14. A steam generation facility comprising:
at least one water source;
at least one steam source;
at least one eductor coupled in flow communication with said at least one water source and said at least one steam source, said at least one eductor configured to channel steam from said at least one steam source to induce motive forces on water channeled from said at least one water source; and
at least one attemperator coupled in flow communication with said at least one eductor, said at least one attemperator configured to receive water channeled from said at least one eductor and steam channeled from said at least one steam source.
15. A steam generation facility in accordance with claim 14, wherein said at least one water source comprises at least one of at least one condensate extraction pump and a steam condensing unit.
16. A steam generation facility in accordance with claim 14, wherein said at least one steam source comprises a heat recovery steam generator (HRSG).

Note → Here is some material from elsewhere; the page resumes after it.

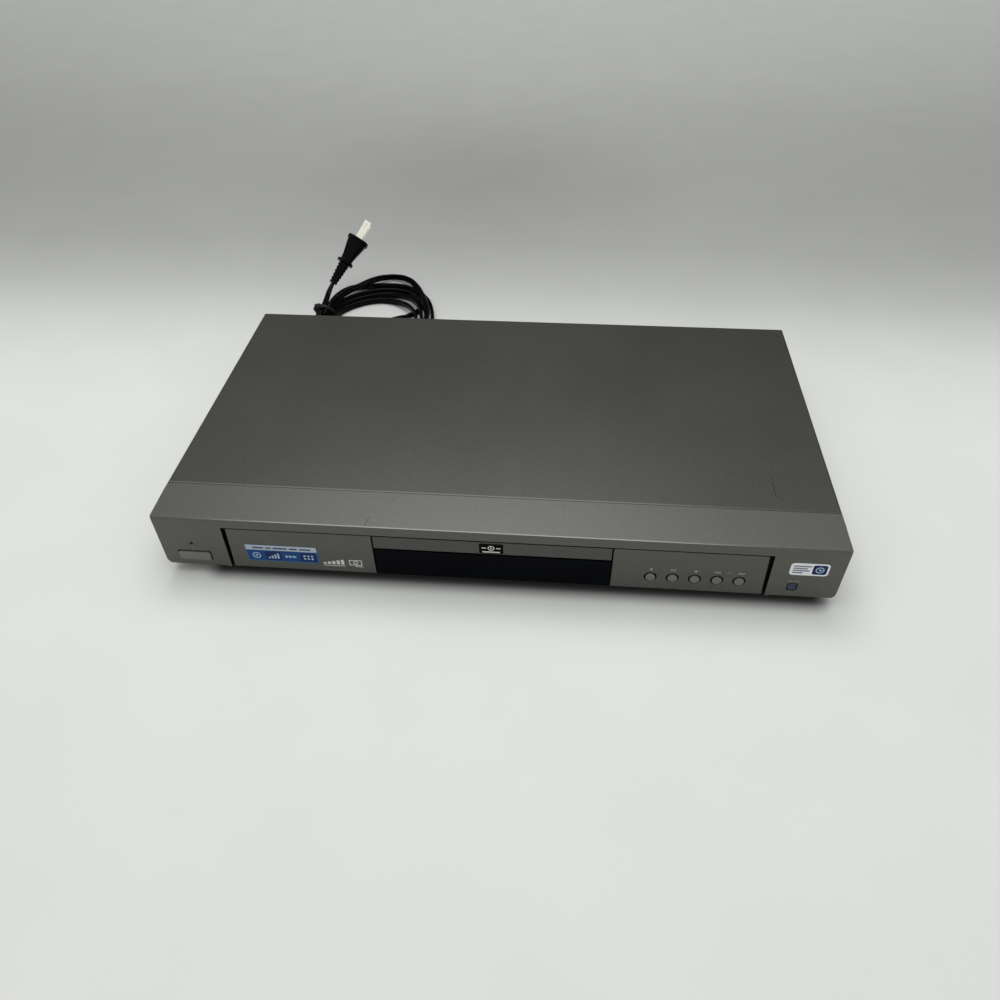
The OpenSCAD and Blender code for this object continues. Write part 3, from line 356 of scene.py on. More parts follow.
COVER_COLOUR = (0.088, 0.091, 0.081)
FRONT_COLOUR = (0.101, 0.102, 0.0915)
INSERT_COLOUR = (0.094, 0.095, 0.085)
DOOR_COLOUR = (0.074, 0.075, 0.068)
KEY_COLOUR = (0.168, 0.169, 0.156)
WINDOW_COLOUR = (0.001, 0.0014, 0.0028)
WINDOW_CLEAR = 0.09
# Colours of the painted highlights along the cover's front edge and along the brow
COVER_EDGE_HIGHLIGHT = (0.26, 0.26, 0.25, 1.0)
BROW_HIGHLIGHT = (0.56, 0.56, 0.54, 1.0)
# Height of the brow's painted highlight line, and how far the cover's front edge lies behind the
# front
BROW_HIGHLIGHT_Z = 50.05 * MM
COVER_SETBACK = 31.1 * MM
COVER_SCRATCHES = [((177, -60.9, 52), (176.6, -84, 52), 0.28),
                   ((143, -92, 52), (139, -94, 52), 0.2)]
FRONT_SCRATCHES = [((-67.6, -105.8, 51.46), (-65.4, -102.6, 51.65), 0.3),
                   ((-65.4, -102.6, 51.65), (-62.6, -101, 51.75), 0.3),
                   ((-78.3, -125, 50.31), (-76.4, -116.2, 50.84), 0.36),
                   ((-147.2, -113, 51.03), (-146.4, -112.4, 51.06), 0.4)]


def make_case_looks():
    cover = paint("cover_paint", COVER_COLOUR, 0.36, 0.75, 0.012, 0.3, 0.008).dust(0.03)
    cover.scratches(COVER_SCRATCHES)
    # Painted highlight along the cover's front edge
    cover.painted_edge_highlight(FRONT_Y + COVER_SETBACK, COVER_TOP, COVER_EDGE_HIGHLIGHT, -0.06, 0.3, 0.5).done()
    front = paint("front_paint", FRONT_COLOUR).dust(0.02).scratches(FRONT_SCRATCHES)
    # Painted highlight along the brow's edge
    front.painted_edge_highlight(FRONT_Y + 0.15 * MM, BROW_HIGHLIGHT_Z, BROW_HIGHLIGHT, -0.013, 0.2, 0.8).done()
    paint("insert_paint", INSERT_COLOUR).done()
    paint("door_paint", DOOR_COLOUR).done()
    paint("key_paint", KEY_COLOUR, 0.36).done()
    window = Finish("smoked_window", WINDOW_COLOUR, 0.07, specular=0.0)
    window.shader["Transmission Weight"].default_value = WINDOW_CLEAR
    window.grain(260, 0.001, 0.1, 0.02).done()


# Plastics: colour, roughness, scale and depth of the grain, dust, specular level
PLASTICS = {
    "key_blue": ((0.012, 0.018, 0.065), 0.3),
    "shadow_black": ((0.004, 0.004, 0.004), 0.7, 1100, 0.03, 0.0, 0.1),
    "gloss_black": ((0.002, 0.0022, 0.003), 0.12, 300, 0.001, 0.0, 0.03),
    "lamp_clear": ((0.003, 0.001, 0.001), 0.3, 400, 0.004, 0.0, 0.1),
    "foot_plastic": ((0.02, 0.02, 0.02), 0.65, 900, 0.05, 0.1),
    "foot_pad": ((0.05, 0.05, 0.05), 0.9, 2000, 0.12, 0.1),
    "capacitor_sleeve": ((0.02, 0.035, 0.12), 0.25, 300, 0.004, 0.1),
    "display_glass": ((0.03, 0.055, 0.05), 0.08, 200, 0.001),
    "switch_black": ((0.018, 0.018, 0.019), 0.4, 800, 0.01, 0.1),
    "socket_black": ((0.012, 0.012, 0.013), 0.4, 900, 0.02, 0.1),
    "loader_black": ((0.016, 0.017, 0.019), 0.55, 1000, 0.04, 0.03),
    "tray_black": ((0.018, 0.019, 0.021), 0.48, 1400, 0.04, 0.02),
    "gear_white": ((0.68, 0.66, 0.60), 0.4, 500, 0.01),
    "belt_rubber": ((0.012, 0.012, 0.012), 0.75, 1800, 0.03),
    "table_black": ((0.03, 0.031, 0.034), 0.5, 1000, 0.02),
    "plug_vinyl": ((0.001, 0.001, 0.0012), 0.22, 1100, 0.02, 0.0, 0.08),
    "tie_black": ((0.002, 0.002, 0.002), 0.4, 900, 0.04, 0.0, 0.2)}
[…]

17. A steam generation facility in accordance with claim 16, wherein said HRSG comprises at least one of:
at least one high-pressure superheater;
at least one intermediate-pressure superheater; and
at least one low-pressure superheater.
18. A steam generation facility in accordance with claim 14 further comprising at least one of:
at least one first valve coupled in flow communication between said at least one water source and said at least one eductor;
at least one second valve coupled in flow communication between said at least one steam source and said at least one eductor; and
at least one third valve coupled in flow communication between said at least one steam source and said at least one attemperator.
19. A steam generation facility in accordance with claim 18, wherein each of said first valve, said second valve, and said third valve are automatically-operable and are operably synchronized with each other.
20. A steam generation facility in accordance with claim 14 further comprising at least one of:
a high-pressure portion of said attemperation system;
an intermediate-pressure portion of said attemperation system; and
a low-pressure portion of said attemperation system.